Afterward, the show transitioned into Battle of the Chori, in which periods 3,4,6,8, and 9 performed two pieces of music. Each period sang one classical piece chosen by chori director Ms. Robin Casalta and one popular piece chosen by the students themselves.

“We start out with a bit of rounds in order to get a sense of the voices we have in the room and then start making decisions about a popular piece until we come to a consensus,” said Ms. Casalta.

First up was period 9, who got on stage dressed in all black. They started off with classical piece Cantate Deo. Cheerleader by OMI was the popular piece they sang, which had a refreshing violin solo, instead of a trumpet solo.

Chorus member Jahid Roni ’19 said, “This experience has shown me to have a lot of patience and I’ve learned to consistently work hard.”

Period 6 chorus performed with special guest director Ms. Angelique Alexander, who is also a math teacher. Kevin Chen ’19 was their pianist, who played during the group’s rendition of When I Was Your Man by Bruno Mars.

The Intermediate Band came on next, which consisted of about 150 students. The audience instantly recognized the first piece they played, the Star Wars theme song. The performance received loud applause and then they moved into Low Rider and Voodoo Dance, the latter being the most difficult piece the band faced. “Voodoo Dance is, by far, the most difficult because it requires a lot of independence,” said Mr. Jordan. “Since a lot of the parts aren’t in unison, students have to rely on themselves to really execute it.”

Intermediate Band player Sierra Lucien ’19 stated, “We’ve been working really hard and it’s great to have a platform where all of us can come together to show everybody how far we’ve come from the first semester.”

Period 4 chorus drew the audience back into Battle of the Chori, dressed entirely in black, which fit accordingly with the somber classical piece they sang, called Lascia Ch’io Pianga. Then they moved on to sing Thinking Out Loud by Ed Sheeran, accompanied by a piano, electric guitar, and acoustic guitar.

Next up was period 3, who walked onto the stage filled with excitement. They performed with The Renditions, who accompanied them when they sang Stitches arranged by Jacob Narverud.

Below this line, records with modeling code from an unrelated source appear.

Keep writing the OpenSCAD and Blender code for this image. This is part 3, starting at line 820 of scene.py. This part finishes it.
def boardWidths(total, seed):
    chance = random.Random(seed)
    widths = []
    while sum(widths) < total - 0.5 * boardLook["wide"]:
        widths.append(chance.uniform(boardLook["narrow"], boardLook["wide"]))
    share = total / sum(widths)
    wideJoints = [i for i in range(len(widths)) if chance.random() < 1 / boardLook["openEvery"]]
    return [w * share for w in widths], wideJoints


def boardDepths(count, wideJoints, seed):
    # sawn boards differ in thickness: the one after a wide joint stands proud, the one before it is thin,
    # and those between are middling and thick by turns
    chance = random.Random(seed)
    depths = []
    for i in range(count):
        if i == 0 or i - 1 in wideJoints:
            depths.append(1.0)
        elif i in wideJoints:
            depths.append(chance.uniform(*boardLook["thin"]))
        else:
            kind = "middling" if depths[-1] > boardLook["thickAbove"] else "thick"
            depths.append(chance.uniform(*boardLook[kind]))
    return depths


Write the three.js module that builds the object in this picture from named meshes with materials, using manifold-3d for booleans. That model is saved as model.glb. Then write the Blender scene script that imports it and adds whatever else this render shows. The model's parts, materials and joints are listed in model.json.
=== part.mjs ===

The final contestants in Battle of the Chori were the students in period 8 chorus. They put a strong end to the competition, choosing to sing Hello by Adele. The performance began with a vocal solo from Annabel Xie ’19 and the rest of the chorus joined in smoothly at the chorus of the song.

“It was nice hearing songs that I knew, which is why I really enjoyed the popular pieces that the chori chose to sing,” said audience member Briana Joseph ’18.

The audience was then reminded to vote for a winner of the battle by filling out the ballot on the last page of the program packet. Performers were also able to vote and dropped off their ballots in a box in the lobby. With all the great performances from the beginner chori, anyone could take the win and receive bragging rights and a pizza party.

With the chori competition over, the Wind Ensemble took to the stage with director Ms. Melissa Williams and played four selections. First off, they played Courage March by Harold Bennett and it was followed by Among the Clouds by Brian Balmages. After that, the ensemble mesmerized the audience with Invicta by James Swearingen and finished off with an upbeat modern piece called Rather Be, which was written by Clean Bandit  and Tom Wallace. After all these pieces, the Wind Ensemble received a lot of applause.

For the finale, the Advanced Chorus returned to the stage and sang two pieces, the first being a classical piece called Didn’t My Lord Deliver Daniel and the second being a pop song called Photograph. When singing both pieces, the audience focused on the beauty of the students’ voices and their performance received one of the  loudest applauses of the night, even getting a few standing ovations.

Overall, the Spring Concert was wonderful and embodied what dedication and hard work looks like. Due to the unrelenting determination from both the performers and all teachers involved, the concert was one to remember.